──────── DATA SEGMENT
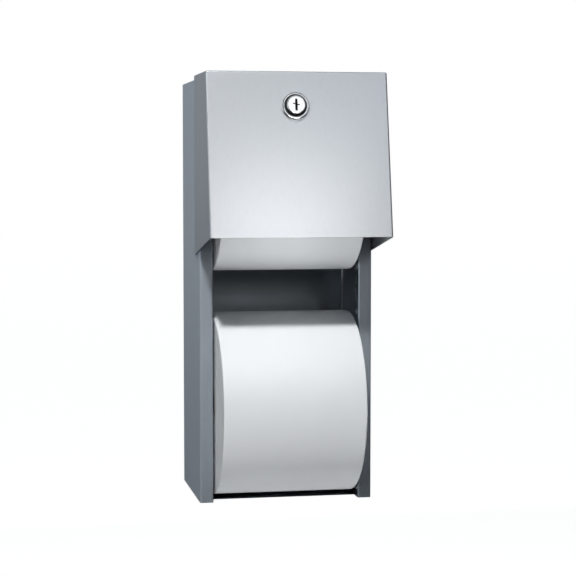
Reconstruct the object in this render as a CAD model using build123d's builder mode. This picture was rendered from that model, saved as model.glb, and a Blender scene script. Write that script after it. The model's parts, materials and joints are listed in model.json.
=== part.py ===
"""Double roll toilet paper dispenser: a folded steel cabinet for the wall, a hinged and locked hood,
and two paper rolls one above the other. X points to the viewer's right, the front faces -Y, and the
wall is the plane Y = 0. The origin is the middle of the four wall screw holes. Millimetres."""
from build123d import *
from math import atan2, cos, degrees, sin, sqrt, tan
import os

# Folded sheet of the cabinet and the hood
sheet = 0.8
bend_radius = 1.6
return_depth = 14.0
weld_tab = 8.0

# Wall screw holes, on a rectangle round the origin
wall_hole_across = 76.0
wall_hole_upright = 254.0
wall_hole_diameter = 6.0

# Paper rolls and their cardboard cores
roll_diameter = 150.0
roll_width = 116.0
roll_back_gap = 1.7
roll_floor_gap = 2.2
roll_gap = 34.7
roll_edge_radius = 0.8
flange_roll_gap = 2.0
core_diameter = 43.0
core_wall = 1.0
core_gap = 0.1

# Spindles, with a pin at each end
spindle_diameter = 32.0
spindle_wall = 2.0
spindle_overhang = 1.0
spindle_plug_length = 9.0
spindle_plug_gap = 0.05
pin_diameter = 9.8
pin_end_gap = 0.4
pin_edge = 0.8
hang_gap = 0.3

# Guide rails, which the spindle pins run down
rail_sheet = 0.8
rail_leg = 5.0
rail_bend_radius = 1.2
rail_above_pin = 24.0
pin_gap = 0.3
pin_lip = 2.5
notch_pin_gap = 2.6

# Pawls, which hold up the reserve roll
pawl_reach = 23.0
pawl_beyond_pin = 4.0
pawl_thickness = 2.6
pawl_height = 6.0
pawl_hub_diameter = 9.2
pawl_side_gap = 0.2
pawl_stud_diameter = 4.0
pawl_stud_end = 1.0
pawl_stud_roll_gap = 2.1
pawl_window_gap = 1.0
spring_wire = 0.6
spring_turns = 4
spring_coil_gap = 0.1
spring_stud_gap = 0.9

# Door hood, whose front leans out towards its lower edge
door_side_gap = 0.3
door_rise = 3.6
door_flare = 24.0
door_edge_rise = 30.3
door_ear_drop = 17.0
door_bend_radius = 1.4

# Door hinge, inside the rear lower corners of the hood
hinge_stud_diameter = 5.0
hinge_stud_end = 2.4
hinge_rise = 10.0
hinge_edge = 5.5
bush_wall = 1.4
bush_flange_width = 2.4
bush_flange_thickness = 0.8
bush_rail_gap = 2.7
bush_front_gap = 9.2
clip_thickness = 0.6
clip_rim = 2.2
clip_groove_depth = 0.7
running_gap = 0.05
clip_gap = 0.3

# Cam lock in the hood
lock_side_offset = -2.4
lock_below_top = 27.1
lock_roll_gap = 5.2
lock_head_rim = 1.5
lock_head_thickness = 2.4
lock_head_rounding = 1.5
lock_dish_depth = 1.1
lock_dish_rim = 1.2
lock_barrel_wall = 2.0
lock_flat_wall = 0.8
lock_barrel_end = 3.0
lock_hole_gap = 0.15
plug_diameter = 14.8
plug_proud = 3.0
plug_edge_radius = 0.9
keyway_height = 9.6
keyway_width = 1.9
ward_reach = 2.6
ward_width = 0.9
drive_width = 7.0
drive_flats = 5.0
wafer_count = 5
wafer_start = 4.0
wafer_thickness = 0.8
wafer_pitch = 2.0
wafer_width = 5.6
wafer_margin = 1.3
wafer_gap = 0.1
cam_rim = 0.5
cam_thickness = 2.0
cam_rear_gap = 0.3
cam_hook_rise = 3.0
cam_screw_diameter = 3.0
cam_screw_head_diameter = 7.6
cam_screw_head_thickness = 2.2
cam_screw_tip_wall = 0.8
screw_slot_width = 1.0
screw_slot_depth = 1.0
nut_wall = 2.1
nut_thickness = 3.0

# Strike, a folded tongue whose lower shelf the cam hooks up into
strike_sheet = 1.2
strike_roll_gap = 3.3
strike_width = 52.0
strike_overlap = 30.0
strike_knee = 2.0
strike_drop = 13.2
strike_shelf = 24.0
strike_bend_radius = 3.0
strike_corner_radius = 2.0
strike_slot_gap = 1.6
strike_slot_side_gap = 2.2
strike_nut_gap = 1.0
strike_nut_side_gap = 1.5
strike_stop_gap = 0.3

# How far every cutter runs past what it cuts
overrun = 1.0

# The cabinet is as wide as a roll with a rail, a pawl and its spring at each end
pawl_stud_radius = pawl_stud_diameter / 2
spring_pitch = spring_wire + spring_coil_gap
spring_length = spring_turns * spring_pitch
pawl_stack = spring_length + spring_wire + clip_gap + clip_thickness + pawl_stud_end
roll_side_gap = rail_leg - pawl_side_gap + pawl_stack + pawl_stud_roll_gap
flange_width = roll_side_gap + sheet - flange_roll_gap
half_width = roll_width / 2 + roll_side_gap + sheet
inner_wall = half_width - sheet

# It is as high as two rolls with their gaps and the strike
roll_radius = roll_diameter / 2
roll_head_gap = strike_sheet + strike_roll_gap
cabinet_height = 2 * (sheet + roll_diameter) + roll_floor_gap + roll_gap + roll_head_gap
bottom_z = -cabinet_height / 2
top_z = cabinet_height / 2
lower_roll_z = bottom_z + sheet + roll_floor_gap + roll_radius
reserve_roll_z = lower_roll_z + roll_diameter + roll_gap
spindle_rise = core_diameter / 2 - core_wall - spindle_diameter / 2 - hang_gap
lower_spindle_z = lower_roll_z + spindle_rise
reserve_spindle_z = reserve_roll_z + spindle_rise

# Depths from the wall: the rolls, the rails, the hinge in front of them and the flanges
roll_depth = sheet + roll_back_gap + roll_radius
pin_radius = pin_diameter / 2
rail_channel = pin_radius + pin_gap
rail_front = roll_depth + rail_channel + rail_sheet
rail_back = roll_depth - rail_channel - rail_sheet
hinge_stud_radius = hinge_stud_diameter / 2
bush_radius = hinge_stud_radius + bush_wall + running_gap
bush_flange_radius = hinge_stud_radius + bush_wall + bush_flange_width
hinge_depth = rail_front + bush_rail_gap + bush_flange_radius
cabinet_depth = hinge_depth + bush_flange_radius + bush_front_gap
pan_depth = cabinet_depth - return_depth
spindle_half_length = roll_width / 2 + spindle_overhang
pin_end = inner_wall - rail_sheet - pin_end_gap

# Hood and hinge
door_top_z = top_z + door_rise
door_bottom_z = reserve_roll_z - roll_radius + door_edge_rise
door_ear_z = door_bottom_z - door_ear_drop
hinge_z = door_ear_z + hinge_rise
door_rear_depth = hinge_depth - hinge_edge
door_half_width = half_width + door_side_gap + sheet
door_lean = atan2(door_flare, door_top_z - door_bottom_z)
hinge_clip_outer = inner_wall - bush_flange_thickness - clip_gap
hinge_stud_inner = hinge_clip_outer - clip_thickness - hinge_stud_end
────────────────
TASK BRIEF: Your task is to quote the lines above, beginning with the first and ending with the one that holds "core_gap = 0.1".

FINAL ANSWER:
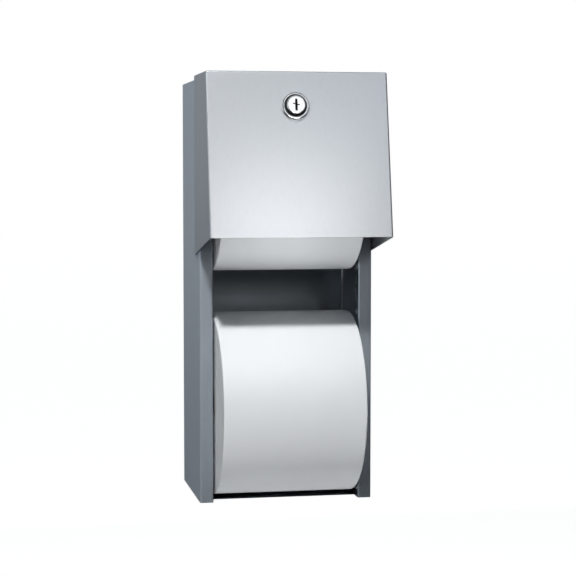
Reconstruct the object in this render as a CAD model using build123d's builder mode. This picture was rendered from that model, saved as model.glb, and a Blender scene script. Write that script after it. The model's parts, materials and joints are listed in model.json.
=== part.py ===
"""Double roll toilet paper dispenser: a folded steel cabinet for the wall, a hinged and locked hood,
and two paper rolls one above the other. X points to the viewer's right, the front faces -Y, and the
wall is the plane Y = 0. The origin is the middle of the four wall screw holes. Millimetres."""
from build123d import *
from math import atan2, cos, degrees, sin, sqrt, tan
import os

# Folded sheet of the cabinet and the hood
sheet = 0.8
bend_radius = 1.6
return_depth = 14.0
weld_tab = 8.0

# Wall screw holes, on a rectangle round the origin
wall_hole_across = 76.0
wall_hole_upright = 254.0
wall_hole_diameter = 6.0

# Paper rolls and their cardboard cores
roll_diameter = 150.0
roll_width = 116.0
roll_back_gap = 1.7
roll_floor_gap = 2.2
roll_gap = 34.7
roll_edge_radius = 0.8
flange_roll_gap = 2.0
core_diameter = 43.0
core_wall = 1.0
core_gap = 0.1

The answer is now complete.